Standing on a Stockholm street on this summer day with about a dozen other tourists, I contemplate the youngish woman who will be our guide for the next 90 minutes or so.

She works for the company whose name says it all: Rooftop Tours.

ROOFTOP TOURS IN STOCKHOLM

That’s right: We have paid to walk on rooftops in Stockholm. Slanted rooftops, at that.

At street level, it seems to me that the guide is exceedingly carefree, considering the task at hand. Carefree, and lacking the heft needed to prevent too-hefty me from plunging over the side, should I slip.

Would my screams disturb the other Rooftop Tourists? Would the screams alert the pedestrians below?

Explaining the process, the guide’s occasional smile and charmingly accented English bring me, uh, back to Earth.

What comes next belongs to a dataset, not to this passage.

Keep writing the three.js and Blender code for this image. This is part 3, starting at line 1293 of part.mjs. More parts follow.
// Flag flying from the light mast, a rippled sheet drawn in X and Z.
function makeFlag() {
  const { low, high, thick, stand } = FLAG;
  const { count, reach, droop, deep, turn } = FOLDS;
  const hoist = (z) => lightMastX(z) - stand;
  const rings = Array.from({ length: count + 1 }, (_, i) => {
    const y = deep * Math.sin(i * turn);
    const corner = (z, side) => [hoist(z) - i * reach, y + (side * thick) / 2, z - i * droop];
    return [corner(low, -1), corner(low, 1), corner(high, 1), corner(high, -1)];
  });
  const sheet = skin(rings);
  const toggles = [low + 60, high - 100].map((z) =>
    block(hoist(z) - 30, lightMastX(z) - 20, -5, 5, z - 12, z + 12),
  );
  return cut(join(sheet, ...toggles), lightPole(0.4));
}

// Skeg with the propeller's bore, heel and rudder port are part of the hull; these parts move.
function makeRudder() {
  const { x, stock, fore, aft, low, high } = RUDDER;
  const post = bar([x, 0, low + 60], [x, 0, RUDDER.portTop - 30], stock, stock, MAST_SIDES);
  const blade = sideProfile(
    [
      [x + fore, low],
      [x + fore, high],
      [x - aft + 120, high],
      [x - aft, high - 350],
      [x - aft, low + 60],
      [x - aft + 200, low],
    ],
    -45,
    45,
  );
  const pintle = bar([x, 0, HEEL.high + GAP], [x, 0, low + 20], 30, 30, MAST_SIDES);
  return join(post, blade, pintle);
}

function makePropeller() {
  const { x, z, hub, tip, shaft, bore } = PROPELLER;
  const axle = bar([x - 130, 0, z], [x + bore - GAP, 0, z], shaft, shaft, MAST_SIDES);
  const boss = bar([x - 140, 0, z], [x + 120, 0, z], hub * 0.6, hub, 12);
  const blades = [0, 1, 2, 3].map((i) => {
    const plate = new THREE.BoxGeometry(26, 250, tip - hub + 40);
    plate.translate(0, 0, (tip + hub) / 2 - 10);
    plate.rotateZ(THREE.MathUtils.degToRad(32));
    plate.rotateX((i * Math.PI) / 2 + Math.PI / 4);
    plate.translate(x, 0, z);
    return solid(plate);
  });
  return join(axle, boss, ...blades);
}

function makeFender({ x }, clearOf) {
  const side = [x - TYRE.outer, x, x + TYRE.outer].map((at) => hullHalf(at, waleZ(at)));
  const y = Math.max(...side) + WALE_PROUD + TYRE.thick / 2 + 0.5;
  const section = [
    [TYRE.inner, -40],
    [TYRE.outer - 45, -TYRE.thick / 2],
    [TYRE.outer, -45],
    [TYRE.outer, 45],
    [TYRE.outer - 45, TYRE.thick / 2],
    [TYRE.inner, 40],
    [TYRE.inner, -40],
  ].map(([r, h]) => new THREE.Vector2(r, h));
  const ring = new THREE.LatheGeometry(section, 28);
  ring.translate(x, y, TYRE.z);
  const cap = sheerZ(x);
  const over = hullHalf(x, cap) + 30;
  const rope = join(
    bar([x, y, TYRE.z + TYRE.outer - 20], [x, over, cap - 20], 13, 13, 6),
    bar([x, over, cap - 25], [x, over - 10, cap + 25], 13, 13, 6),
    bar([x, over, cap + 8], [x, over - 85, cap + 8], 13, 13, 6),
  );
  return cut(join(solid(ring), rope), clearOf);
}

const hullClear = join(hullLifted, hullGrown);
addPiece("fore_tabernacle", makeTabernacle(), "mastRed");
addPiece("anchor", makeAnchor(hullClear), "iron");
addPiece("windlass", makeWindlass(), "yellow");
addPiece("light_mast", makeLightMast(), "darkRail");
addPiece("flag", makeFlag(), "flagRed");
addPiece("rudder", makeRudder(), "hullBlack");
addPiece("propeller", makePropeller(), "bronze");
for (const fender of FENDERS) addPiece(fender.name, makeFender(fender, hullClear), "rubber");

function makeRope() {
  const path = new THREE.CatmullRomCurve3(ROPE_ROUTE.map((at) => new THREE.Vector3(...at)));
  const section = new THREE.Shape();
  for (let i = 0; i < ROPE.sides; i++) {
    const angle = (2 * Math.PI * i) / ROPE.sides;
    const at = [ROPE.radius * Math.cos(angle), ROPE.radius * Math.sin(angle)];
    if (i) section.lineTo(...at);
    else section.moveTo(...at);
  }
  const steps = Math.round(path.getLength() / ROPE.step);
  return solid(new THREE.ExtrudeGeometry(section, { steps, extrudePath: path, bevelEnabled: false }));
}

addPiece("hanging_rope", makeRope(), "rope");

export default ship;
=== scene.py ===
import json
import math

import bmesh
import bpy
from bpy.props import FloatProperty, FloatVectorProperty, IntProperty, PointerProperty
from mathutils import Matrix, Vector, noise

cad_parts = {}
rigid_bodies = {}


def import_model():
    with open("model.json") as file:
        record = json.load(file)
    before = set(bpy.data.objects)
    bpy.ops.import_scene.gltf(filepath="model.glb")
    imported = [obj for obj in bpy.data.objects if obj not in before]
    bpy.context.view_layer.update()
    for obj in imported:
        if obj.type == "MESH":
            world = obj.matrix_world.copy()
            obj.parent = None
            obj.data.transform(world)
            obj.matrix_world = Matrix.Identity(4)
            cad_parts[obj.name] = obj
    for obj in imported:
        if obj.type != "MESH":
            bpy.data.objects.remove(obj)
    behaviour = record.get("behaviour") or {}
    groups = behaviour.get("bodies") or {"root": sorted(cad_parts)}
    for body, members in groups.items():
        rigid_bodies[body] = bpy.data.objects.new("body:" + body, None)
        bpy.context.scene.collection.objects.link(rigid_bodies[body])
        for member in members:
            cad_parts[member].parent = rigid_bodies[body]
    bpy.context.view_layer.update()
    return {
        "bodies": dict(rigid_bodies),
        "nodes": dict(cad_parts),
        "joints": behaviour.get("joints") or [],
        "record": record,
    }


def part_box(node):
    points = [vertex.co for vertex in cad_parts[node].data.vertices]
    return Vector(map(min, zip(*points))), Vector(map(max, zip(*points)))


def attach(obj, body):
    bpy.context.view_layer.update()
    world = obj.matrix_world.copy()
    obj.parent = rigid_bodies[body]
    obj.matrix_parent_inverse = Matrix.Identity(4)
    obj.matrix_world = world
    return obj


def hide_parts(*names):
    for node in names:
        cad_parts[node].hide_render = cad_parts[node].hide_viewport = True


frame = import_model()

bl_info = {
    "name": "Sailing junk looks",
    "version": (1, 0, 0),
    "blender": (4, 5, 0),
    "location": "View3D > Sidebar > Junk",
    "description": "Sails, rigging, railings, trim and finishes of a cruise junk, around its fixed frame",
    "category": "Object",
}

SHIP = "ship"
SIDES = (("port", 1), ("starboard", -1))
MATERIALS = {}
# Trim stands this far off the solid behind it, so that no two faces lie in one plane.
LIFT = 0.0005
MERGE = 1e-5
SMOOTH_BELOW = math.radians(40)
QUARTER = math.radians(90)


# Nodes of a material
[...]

And after climbing several flights of stairs to reach the super-hot attic of the first building, I am too out of breath to clearly think about anything.

Turns out, we Rooftop Tourists are kept too busy while aloft to think about the guides.

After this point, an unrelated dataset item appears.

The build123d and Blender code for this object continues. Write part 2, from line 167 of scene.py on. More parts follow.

Instead, we need to overcome any fear of heights while walking along a fixed metal path that is perhaps 1-foot wide.

A VIEW OF GAMLA STAN IN STOCKHOLM

We adrenaline junkies will be hesitantly moving atop buildings that overlook Stockholm’s famed Gamla Stan, or Old Town.

In the attic, each of us dons a helmet before stepping outside onto a platform about 140 feet above the street.

There, two guides quickly strap us into safety harnesses, snug around our thighs and chest.

The harness has a sturdy tether hanging from it, with a carabineer at the free end. The guide snaps that onto a metal cable that runs at ankle level.

Then, one guide in front, one guide at the rear, we set off. The metal walking path seems too narrow, the handrails way too few, the streets too far down.

The cable, about 950 feet long, runs along the rooftop parallel to that narrow metal pathway.

We hold our tether with one hand and follow the leader, carefully watching not where we put our feet so much as where the guy ahead is confronting a joint that holds together two pieces of cable.

These joints are called dogs. Most occur when the cable is going in a straight line, but sometimes the dog is curving or even climbing up or down a slope.

There are steps in the metal path at those places, but no handrails.

The dogs can briefly snare the carabineer. Then, we must either hold the tether upright or tilt it at a 90-degree angle and jiggle it to slide the carabineer past the joint.

This is called “walking the dog.’’ Those jolly Swedes.

I find that if I cannot clear the joint by jiggling the tether, I must nudge the carabineer with a foot — thus forcing myself to stand on one foot on the metal ramp.

When my foot nudge fails, I squat down to move the carabineer by hand.

ROOFTOP TOURS IN STOCKHOLM

Either maneuver means I am looking down at the cable — and at the roof, and at the street below. Way below.

Before taking an hour to walk the rooftops, I had figured that it would be a once-in-a-lifetime experience. Now, I’m positive it was.

Back on the street in Stockholm, I look up to see a cluster of people walking the rooftops. What was I thinking?